Following similar dynamics each month this fall and winter including another new record on average price paid and another low for incentives, new-vehicle affordability declined again in December. December’s affordability decline was again caused by most vehicle market factors moving against affordability while median income was static. The number of median weeks of income needed to purchase the average new vehicle in December increased to 43.2 weeks from a downwardly revised 42.1 weeks in November.
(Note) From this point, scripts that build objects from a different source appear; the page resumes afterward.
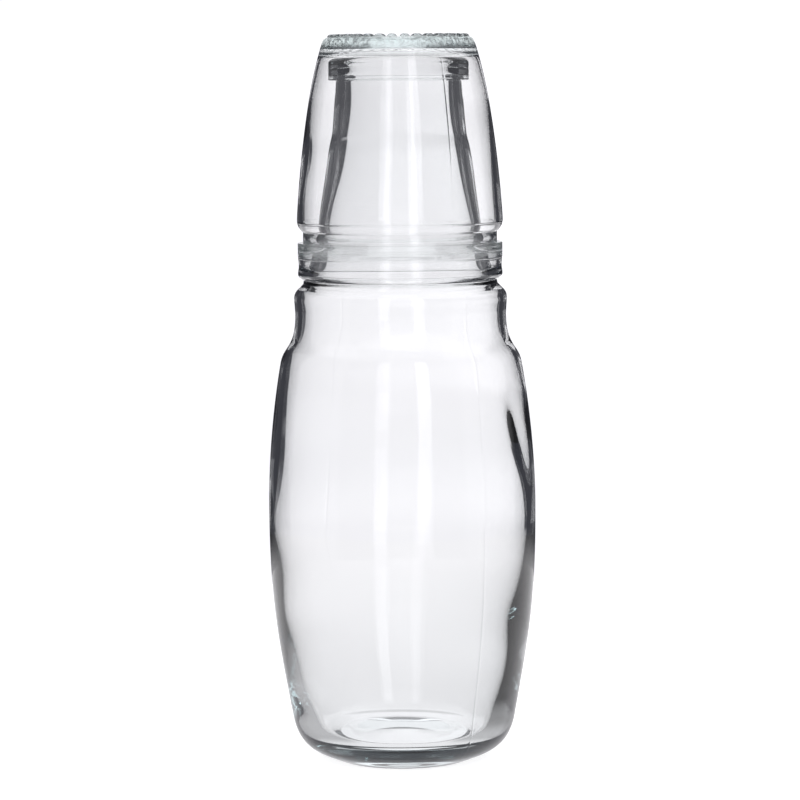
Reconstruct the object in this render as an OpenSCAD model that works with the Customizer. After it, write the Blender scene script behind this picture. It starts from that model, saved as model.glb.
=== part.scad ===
// Bedside water carafe with a tumbler that stands upside down over its neck as a lid.
// Each is one piece of thick clear glass, turned about the upright axis. The origin is the
// centre of the foot, on the table. A place on an outline is written [radius, height].

/* [Carafe foot and heel] */
// Outer radius of the flat ring that the carafe stands on
foot_r = 22.7; // [20:0.1:26]
// Width of that flat ring
foot_ring_w = 2.2; // [1.5:0.1:4]
// Depth of the hollow under the base
punt_depth = 2.2; // [1:0.1:4]
// Radius where the rounded heel runs into the side
heel_r = 38.5; // [35:0.1:41]
// Height of the rounded heel
heel_h = 15.5; // [12:0.1:20]

/* [Carafe body] */
// Radius of the belly at its fullest
belly_r = 46; // [43:0.1:52]
// Height from the heel to the fullest part
belly_rise = 72.5; // [60:0.5:90]
// Radius where the side starts to turn in to the waist
hip_r = 41.5; // [39:0.1:42.5]
// Height from the fullest part to that turn
hip_rise = 49.7; // [40:0.1:60]
// Height of the turn into the waist
waist_rise = 16.8; // [13:0.1:22]
// How far the waist lies inside the bead round the shoulder
waist_in = 0.35; // [0:0.05:1]
// Height from the waist to the middle of the bead
shoulder_rise = 5.3; // [4:0.1:7]
// Rounding of the bead
bead_round = 4.4; // [3:0.1:5]
// How far the bead stands out past the seat of the tumbler
shoulder_out = 3.3; // [2.5:0.1:4.5]
// Height from the middle of the bead to the seat
seat_rise = 6.2; // [5.5:0.1:8]
// Height of the upright edge under the seat
seat_edge_h = 1.1; // [0.6:0.1:1.6]

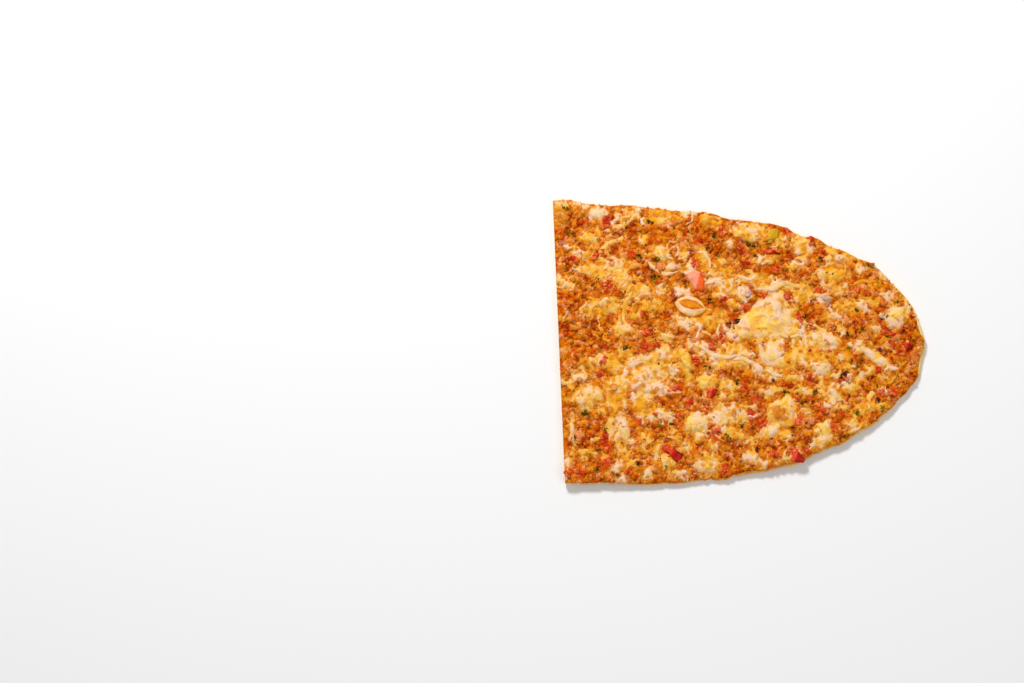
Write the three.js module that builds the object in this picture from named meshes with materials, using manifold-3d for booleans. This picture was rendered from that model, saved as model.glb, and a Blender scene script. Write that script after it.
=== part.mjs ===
// Half of a long oval cheese lahmacun, cut straight across the middle.
// A thin baked flatbread carries a crumbly layer of minced meat with cheese melted into it. Thicker
// lumps and strands of cheese and pieces of tomato and pepper lie on that layer.
// Millimetres, +Z up. The cut side faces -X, the round tip +X, and the origin is on the level of the
// flat underside, below the middle of the piece.
import * as THREE from "three";
import { mergeVertices } from "three/addons/utils/BufferGeometryUtils.js";
import Module from "manifold-3d";

// The uneven crust, x and y from the middle of the cut: front corner, round the tip, back corner
const CRUST = [
  [4, -97], [16, -97.6], [28, -97], [40, -97.6], [52, -98], [66, -97.3], [80, -96.5], [93, -95.2],
  [103, -93.6], [110, -95.6], [117, -91.8], [127, -90.6], [139, -88.6], [151, -85.8], [161, -84.2],
  [169, -79.2], [180, -74], [190, -70.6], [200, -63.6], [211, -58], [220, -50], [227, -42.5],
  [236, -33.5], [243, -24], [246, -13], [248.6, -2], [245.8, 8], [242.4, 19], [236.5, 29],
  [228.5, 38], [221, 46.5], [213.5, 54.4], [203, 57.4], [195, 63], [184, 66], [176, 71.6],
  [164, 73], [155, 78.6], [142, 81], [129, 82.6], [116, 84.6], [105, 87.8], [94, 89.8], [82, 90],
  [70, 91.6], [58, 93.2], [46, 94.4], [34, 94.4], [24, 94.4], [13, 97], [4, 98], [-3.8, 97],
];
const CENTRE = new THREE.Vector2(105, 0);
const CORNER_RUN = 12;

// The half oval that the crust runs close to
const TIP_REACH = 247;
const SIDE_REACH = 97;
const BACK_FULLNESS = 2.0;
const FRONT_FULLNESS = 2.4;

// Heights of the layers
const DOUGH = 3.0;
const RIM_RISE = 0.3;
const RIM_WIDTH = 2.6;
const RIM_WIDTH_SWING = 1.2;
const RIM_WAVE = 17;
const CUT_SHARE = 0.12;
const GAP = 0.3;
const MEAT = 2.3;
const MEAT_SIDE = 1.0;
const EDGE_LIFT = 2.6;
const LIFT_START = 0.7;
const LIFT_END = 1.03;
const LIFT_LEAST = 0.1;
const LIFT_WAVE = { length: 26, front: 1.2, back: 3.6 };

// The crust's profile: how far in from the outline, as a share of the rim, and the height there
// above the underside, on the crust and on the cut
const RIM_PROFILE = [
  { inset: 0.4, height: 0.1, cutHeight: 0 },
  { inset: 0.04, height: DOUGH * 0.32, cutHeight: DOUGH * 0.3 },
  { inset: 0, height: DOUGH * 0.62, cutHeight: DOUGH * 0.62 },
  { inset: 0.12, height: DOUGH + RIM_RISE * 0.45, cutHeight: DOUGH * 0.96 },
  { inset: 0.42, height: DOUGH + RIM_RISE, cutHeight: DOUGH },
  { inset: 0.9, height: DOUGH, cutHeight: DOUGH },
];

// Relief of the topping: wave length and height of each octave
const RELIEF = [
  { length: 15, height: 0.8 },
  { length: 6.5, height: 1.3 },
];
const EDGE_RELIEF = 0.35;
const EDGE_BODY = 0.6;
const TOPPING_STEP = 5.8;
const COARSE_STEP = 12.5;
const INNER_SHARES = [0.9, 0.84, 0.77, 0.7, 0.5, 0.25];

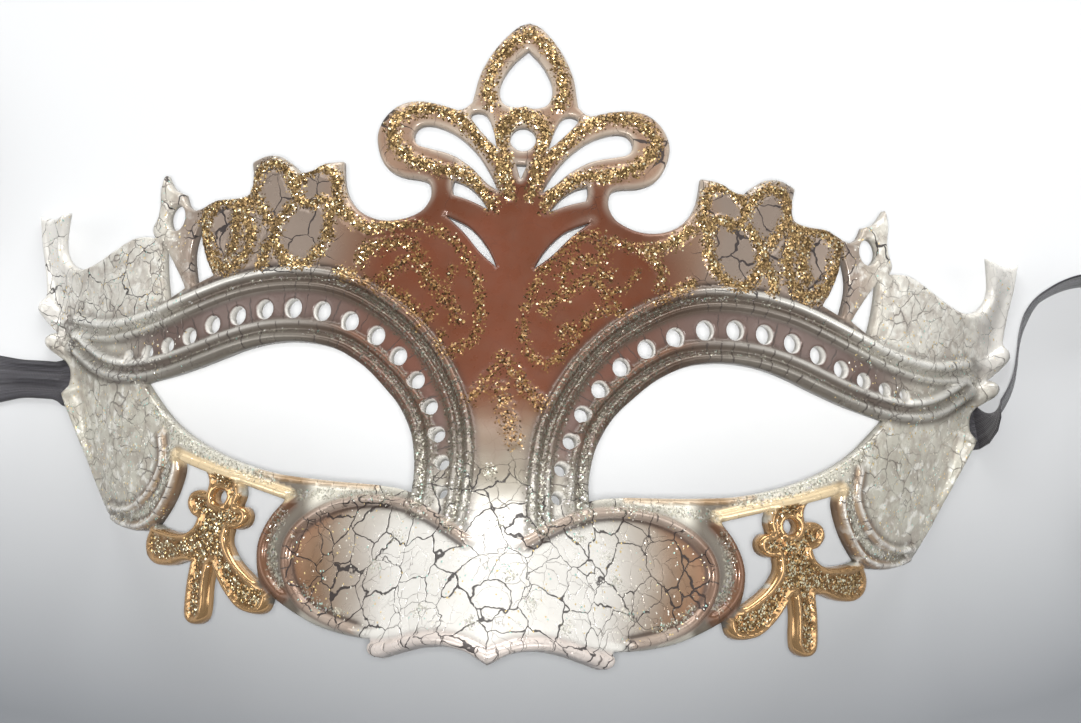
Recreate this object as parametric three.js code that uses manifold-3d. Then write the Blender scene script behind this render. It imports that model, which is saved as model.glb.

Cox Automotive/Moody’s Analytics Vehicle Affordability Index
The price paid moved higher to a new record average price of $47,077. Incentives declined to at least a 20-year low. The interest rate was the only factor that helped affordability in December as the average rate declined to the lowest level for the pandemic. With continued price inflation and declining incentives, the lower rate wasn’t enough to prevent monthly payments from rising. The estimated typical monthly payment increased to a new record high at $688, which was up 19.7% year-over-year.
With the decline in December, new vehicle affordability was much worse than a year ago when prices were lower and incentives were higher. Affordability in December was worse than at any month covered by the index data, which dates to January 2012.
Click here for the full methodology for the Cox Automotive/Moody’s Analytics Vehicle Affordability Index.
The next update of the Cox Automotive/Moody’s Analytics Vehicle Affordability Index will be published on Feb. 15, 2022.
The Cox Automotive/Moody’s Analytics Vehicle Affordability Index (VAI) is updated monthly using the latest data from government and industry sources, including key pricing data from Kelley Blue Book, a Cox Automotive company. This important industry measure will be released at mid-month to indicate if the prices paid for new vehicles are moving out of consumers’ financial reach or becoming more affordable over time.